The first visual pause happens right at the entry to the space, which is spread over 255 square metres in Toronto’s upscale Yorkdale Shopping Centre. Evoking a distorted version of the Moose Knuckles logo, a sinuous display window/partition sits at the centre of the threshold, concealing the service areas behind it and directing customers to enter the store from the periphery.

Inside, four laminated-glass display cases accented with printed horizontal lines stand in front of a glowing white LED wall along one side of the space. On the other side, the wall is clad in hot-rolled steel, forming the moody backdrop for a long row of infinity-glass shelving.

Running down the centre of the store is a long, floating raceway wrapped in fur. Coats and jackets hang in silhouette from the framework, which hangs from the ceiling by leather straps.

The flooring that runs throughout the space is made of end-cut black locust blocks and is meant to emulate cobblestones.
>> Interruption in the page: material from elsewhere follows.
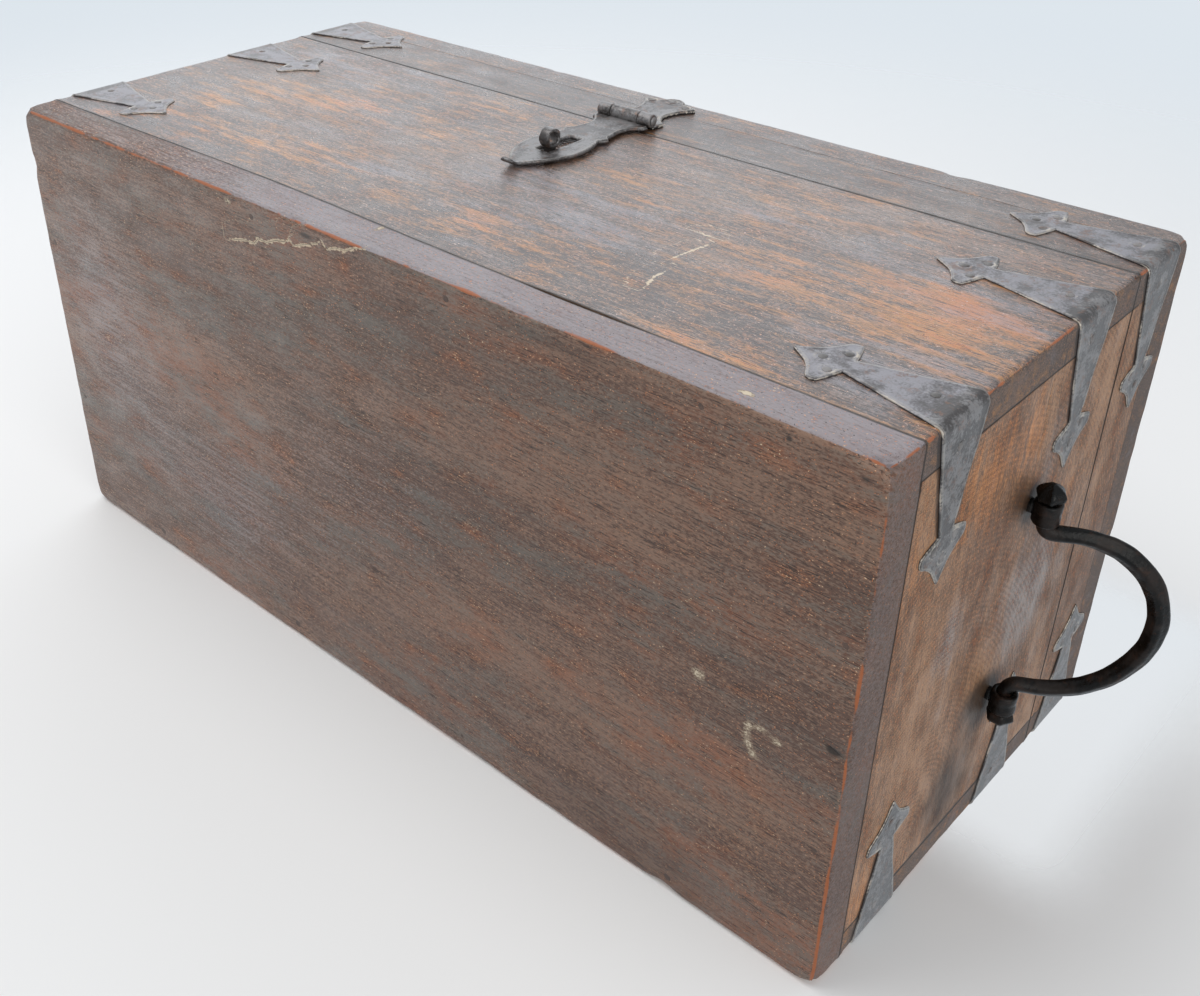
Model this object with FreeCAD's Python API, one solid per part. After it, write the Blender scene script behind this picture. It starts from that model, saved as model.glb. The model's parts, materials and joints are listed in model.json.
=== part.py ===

It was inspired by the flooring at the Prada Foundation in Milan.

Overall, say the designers, the contrasting elements that collectively define the space – warmth and iciness, coziness and edge – should provide an instant picture for both longtime fans and newcomers of what Moose Knuckles, which was founded in Montreal in 2007, is all about.

“A physical environment is the best platform to create brand trust,” notes Paul Filek, co-founder and managing director of Burdifilek. “This space is designed to unify the [Moose Knuckles] tribe.”